布莱克和特纳都将永恒与太阳非常紧密地联系在一起,而太阳是代表不以为意的自我消耗与壮丽辉煌的慷慨的独一的最伟大的形象。它源源不断地流出,然后流走。我们正应该这样活着,热爱一切短暂的事物但并不试图抓住它,毫无保留地认同我们自身,认同不断流出又流走的这一切的“光明”。

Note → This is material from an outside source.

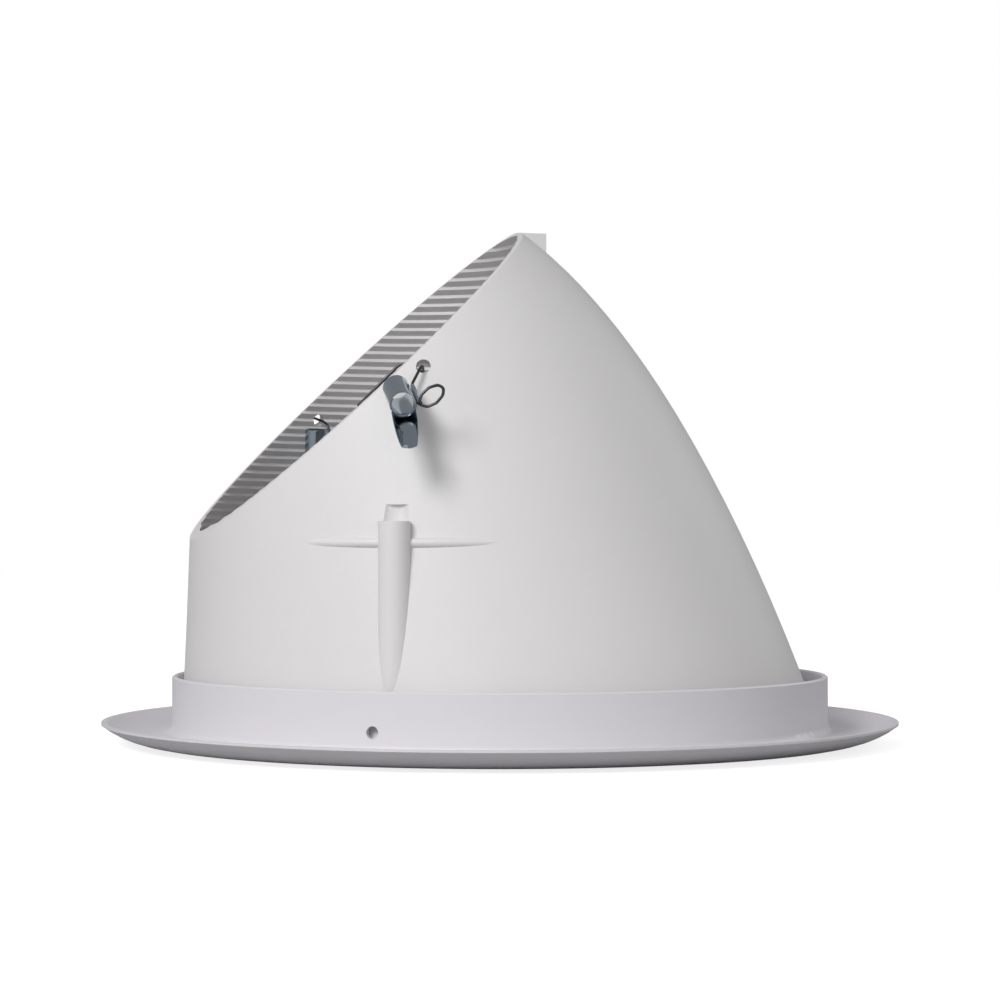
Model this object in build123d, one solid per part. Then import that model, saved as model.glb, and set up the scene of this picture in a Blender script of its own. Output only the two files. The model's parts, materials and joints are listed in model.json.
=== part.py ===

这为什么是“永恒”的回归?稀奇的是,这回归是一种传统的上帝观念的世俗化。难以想象,一个全然的柏拉图式的、不受时间影响的上帝如何以某种方式成为个人的。正统一神论能给出的最佳答案是,上帝是“纯粹的行动”,总在全力施行,总是全然地表达自己,总是不变地全力以赴;其次上帝的生命的时间是a nunc stans,也就是活在当下,拥抱一切。这对我们来说意味着:我们应该忘却所有的保留和焦虑,将自己全然地献给当下疾驰的一瞬,即艾克哈特(Eckhart)称之为“Nu”的东西。我们应放开一切掌握,清空自我,抛却一切关于本质的旧观念。我们应“迷失在世界之爱的客观性中”,正如我在别处提到过的那样,或者更进一步,使自己成为仅仅为光明所充满的空旷空间。像这样的生命就是“永恒”的生命。
光明这个词(海德格尔称之为“澄明”,lichtung)是很重要的。这个词要追溯到希腊语的动词phainō,phainomai意味着照耀、表现、显明。[15]这个词的传统应用与上帝的自我启示有关,如显现和显圣(epiphany and theophany)所表达的那样,但这个词也用于指称意识经验之流——现象(phenomena)。“现象”是流动的闪光的显象或表象,也许莫奈(Monet)是第一位成功地以纯粹的现象为其艺术主题的大艺术家。在他最优秀的作品中,他描绘了水、树叶、影子以及舞动的阳光,向我们展现了在纯粹的短暂性中何以会有永恒的回归。在某种程度上,这里所展现的是古老的洞见。在很多神秘主义作家那里,包括基督教的和东亚佛教的,都能找到耳熟能详的例子。但莫奈无疑最为成功地民主化或世俗化了日常视觉经验中的永恒幸福之体验,这可不容小觑。
最后请注意,正是由于太阳无论在哪都是如此有力的上帝的形象,也是由于人人都了解照亮整个可见世界的是阳光,太阳才能从18世纪晚期开始一直都担任古老神学的永恒理念和新的经验性的永恒观念之间最显而易见的桥梁。因此,我们用太阳式的生活寻回了遗失的古老的永恒生活。
另外使我感到好奇的是,我认为我们可以并已经重获永恒,当我们如此专注于生活,专注于德行,又或者专注于审美凝思时,我们就会全然忘却时间和焦虑。这有没有令你想起康德所说的德行是永存的?